Long-term and super-long-term JGB yield scenario for December 8-12

We expect the 10-year JGB yield to trade mostly in the 1.9% range this week as it consolidates just under the key psychological level of 2%. If the government reaffirms its commitment to fiscal discipline and the Bank of Japan communicates its readiness to address the upside risks to inflation, a reduction in risk premia could prompt buybacks in the long- and super-long-term sectors.

The sharp rise in the 10-year bond yield has begun to draw the attention of the Takaichi cabinet. At a press conference held after the cabinet meeting on December 5, Finance Minister Satsuki Katayama said, “We will ensure the sustainability of Japan’s fiscal position to prevent a loss of market confidence” and “we have excellent communication with Governor Ueda.” Her remarks may have been prompted by increased media coverage of the 10-year JGB yield and its proximity to the 2.0% rate on which estimates of debt service costs in the FY25 budget are based.

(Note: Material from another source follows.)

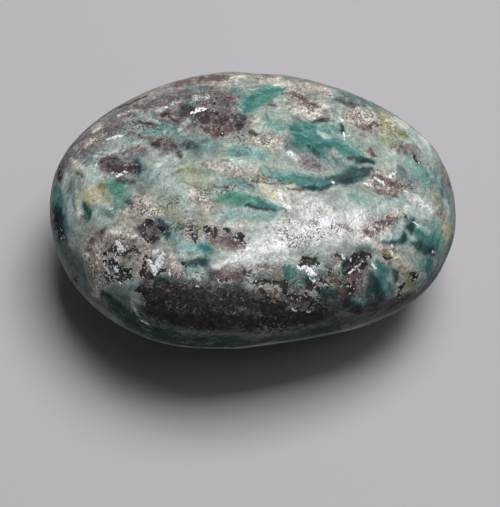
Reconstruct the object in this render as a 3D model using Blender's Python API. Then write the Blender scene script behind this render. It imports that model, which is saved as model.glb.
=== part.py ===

The MoF’s estimates of the upcoming (FY26) budget’s impact on revenues and expenditures in subsequent fiscal years, published annually in January, assume an interest rate that takes into account implied forward rates (i.e., market expectations of the future path of interest rates). The recent rise in bond yields will therefore have an impact on future fiscal projections. While Prime Minister Sanae Takaichi is unlikely to retract her support for “responsible fiscal stimulus,” we would not be surprised to see messaging from the government aimed at keeping the 10-year JGB yield in check as the work on compiling an FY26 budget begins in earnest.

There is also growing speculation of a higher terminal rate among market participants. This reflects heightened concerns about upside risks to inflation and the possibility that the Bank will fall behind the curve and be forced to tighten policy sharply in response to an uptick in prices. Jiji Press reported on the evening of December 4 that it had learned the BoJ is reviewing its estimates of the neutral rate of interest, the rate that neither stimulates nor holds back the economy. We think the Bank could arrest the rise in forward rates by articulating its thinking on the future path of rates with a view to sustainably and stably achieving the 2% price target. We will be watching for the release of such information or related media speculation ahead of the December 18–19 Monetary Policy Meeting.

This week we expect the yield curve to probe policymakers’ stance. Stronger expressions of government concern about the rising 10-year yield could prompt a bull flattening in the long- and super-long-term sectors, reversing recent moves. An absence of such concern, on the other hand, could rekindle bear flattening pressures. We have updated the “Market Forecast” at the end of this report to reflect our anticipation of a BoJ rate hike this month. Specifically, we have raised our end-December point forecasts for the policy rate, 3-month TIBOR, and the 2-and 5-year JGB yields. No changes have been made to our projections for other maturities or to our forecast ranges for 1Q 2026 and beyond.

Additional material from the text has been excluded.